A uno le cuesta un poco pensar que "el pueblo español" haya sentido en estos días emoción alguna en torno a Gibraltar. Trato de imaginarme a un español cualquiera metido en su coche, en medio de un atasco camino de sus vacaciones, ilusionado con la perspectiva de pasar unas semanas sin ir al trabajo, emocionándose indignadamente junto al resto de su familia por las celebraciones que se llevan a cabo en una roca sobre la que ondea la bandera británica, pero, francamente, no lo consigo. Me temo, por el contrario, que la mayor parte de los españoles, o no se han enterado del asunto o, si lo han hecho, se debe al ruido emocional que algunos han provocado, si bien sospecho que, incluso estos últimos, se han olvidado rápidamente del asunto para volver a pensar en lo que realmente concita su interés en estos días: sus vacaciones.

Me resulta curioso asimismo observar cómo desde Gran Bretaña, se apela a la necesidad de controlar las emociones ya que, como es bien sabido, la opinión pública de ese país constituye un ejemplo de racionalidad a la hora de analizar y enjuiciar asuntos tales como la utilización del sistema métrico decimal, la adopción del euro, o la participación en la construcción europea, por no hablar de la incidencia de la prensa sensacionalista, o de la célebre autocontención y equilibrio emocional de los seguidores de los equipos deportivos de ese país.

Desgraciadamente, el mundo de las emociones, su estímulo en una u otra dirección, constituye hoy en día un arma poderosa con la cual se construyen imperios periodísticos, se ganan elecciones, se ganan adeptos para unas u otras creencias religiosas, o se reclutan jóvenes para matar en nombre de la Verdad, sea ésta la que sea. Está sobradamente estudiado que las emociones movilizan la vida y el comportamiento humano de manera sobresaliente, para bien o para mal. Para bien, el pensamiento puede utilizar las emociones como instrumento con el cual solventar problemas prácticos que resultan de la inserción de las personas en el medio social en el que viven. La tan recurrente apelación que hoy en día se hace a la inteligencia emocional implica que podemos sacar provecho de la movilización de nuestras emociones cuando es la razón la que guía lo esencial de nuestro comportamiento. La inteligencia emocional se nos presenta así como la posibilidad de desarrollar una habilidad complementaria de la razón, ayudándonos a resolver conflictos que son propios de nuestra relación con el entorno.

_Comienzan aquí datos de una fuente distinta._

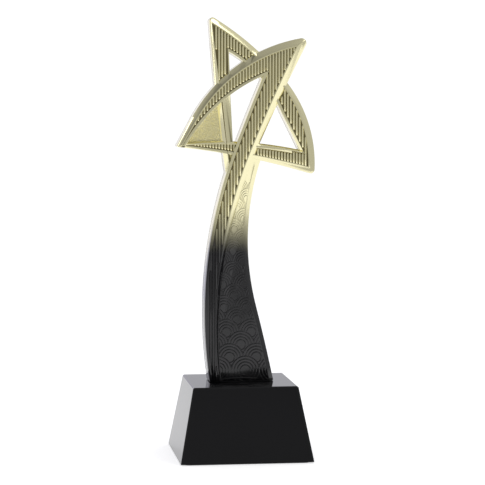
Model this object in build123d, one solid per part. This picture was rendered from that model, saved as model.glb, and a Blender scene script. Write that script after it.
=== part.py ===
"""Star trophy: a cored, plated figure of folded bands, bolted to a black crystal block.

The figure is drawn face up in its own plane and then stood upright.  While it lies down,
x runs to the right, y runs up the figure and z is the height of the relief.  Upright, x is
unchanged, y becomes +Z and the relief faces -Y.  The origin is on the surface the trophy
stands on, at the middle of the block.
"""
from build123d import *
import math
import os
from dataclasses import dataclass

# Crystal block and its underside pad
BLOCK_BOTTOM = 80.0
BLOCK_TOP = 63.0
BLOCK_HEIGHT = 45.0
BLOCK_EDGE = 0.7
PAD_SIZE = 76.0
PAD_THICKNESS = 0.6
PAD_CORNER = 4.0

# Clamp stack, from the underside of the block up into the foot of the figure
BOLT_X = (-9.5, 8.5)
BOLT_Y = 1.2
BOLT_RADIUS = 3.0
BOLT_LENGTH = 50.0
HEAD_FLATS = 10.0
HEAD_HEIGHT = 4.0
BOLT_HOLE_RADIUS = 3.5
COUNTERBORE_RADIUS = 8.0
COUNTERBORE_DEPTH = 12.0
SOFT_WASHER = (3.2, 7.0, 1.0)
FLAT_WASHER = (3.2, 6.0, 1.6)
SPRING_WASHER = (3.1, 5.5, 1.5)
SPRING_GAP = 1.2
INSERT_RADIUS = 4.0
INSERT_LENGTH = 12.0
THREAD_CLEARANCE = 0.05
PLUG_HEIGHT = 18.0
PLUG_CLEARANCE = 0.1
PLUG_BORE_DEPTH = 15.0
BOLT_TIP = 0.6
HEAD_CONE = (5.2, 10.2, 5.0)
GASKET_THICKNESS = 0.5
GASKET_INSET = 0.6

# Figure: relief heights above the middle plane, and the back, which leans forward to the top
RIBBON_FRONT = 9.0
STAR_FRONT = 7.6
STEM_PANEL_FRONT = 6.4
CORNER_PANEL_FRONT = 5.0
FLOOR_DEPTH = 0.9
BACK_AT_FOOT = -9.0
BACK_AT_TOP = -4.0
CORE_TOP = 3.6
WALL = 2.2
COVER_THICKNESS = 2.0
COVER_LEDGE = 1.1
COVER_CLEARANCE = 0.1
FIGURE_TOP = 265.0
FOOT = BLOCK_HEIGHT + GASKET_THICKNESS
BELOW_BACK = -12.0

# Cutting shapes are larger than the figure: their width, their height up it, and their ends
CUT_WIDTH = 200.0
CUT_HEIGHT = 300.0
CUT_DEPTH = 30.0
CUT_SHORTENING = 0.02
BELOW_STAR = 160.0
ABOVE_FIGURE = 270.0

# Flanks outside the bands, and the flat rims between a flank or an opening and the ribs
FLANK_DEPTH = 2.2
UPRIGHT_FLANK = 2.4
UPRIGHT_SLOPE_DEPTH = 1.1
LOWER_BAND_DEPTH = 1.4
LOWER_BAND_STEP = 0.5
LOWER_BAND_BEVEL = 1.3
STEM_FLANK = 2.6
CREST_RIM = 0.7
RIM = 1.5
STEM_RIM = 1.7
NARROW_RIM = 0.15
LEFT_RIM = 0.5

# Heights up the figure where one arc of an edge runs on into the next
RIBBON_JOINT = 184.5
STEM_JOINT = 91.0
RIGHT_BAND_JOINT = 226.8
ARCH_JOINT = 205.0
UPRIGHT_JOINT = 218.0
ARCH_FLOOR_END = 188.0
GROOVE_END = 177.0

# Rounding of the four tips, by where each sharp corner is
TIPS = {(-39.2, 187.0): 0.9, (-19.1, 266.0): 2.0, (42.2, 253.2): 3.0, (45.0, 170.1): 2.5}

ON_BASE = (Align.CENTER, Align.CENTER, Align.MIN)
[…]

Pero, con demasiada frecuencia en los últimos tiempos, contemplamos cómo desde diversas instancias se alimentan las emociones de la gente para fines poco confesables, sin reparar para ello en medios, incluyendo la manipulación informativa o la simple difusión de mentiras -véase al respecto el valioso documental de Michael Moore Fahrenheit 9/11-. Como hemos vuelto a comprobar estos días a propósito de Gibraltar, el estímulo de las emociones -de uno u otro signo- nada tiene que ver con la inteligencia -en el sentido de contribuir a resolver problemas- sino que, en no pocas ocasiones, contribuye de forma notable a complicarlos. Y uno, que no quiere ser mal pensado, trata de rehuir la idea de que no pocos políticos sólo tienen una forma de perpetuarse en el poder: manteniendo viva la llama de aquellos problemas que puedan ser objeto de un adecuado tratamiento emocional.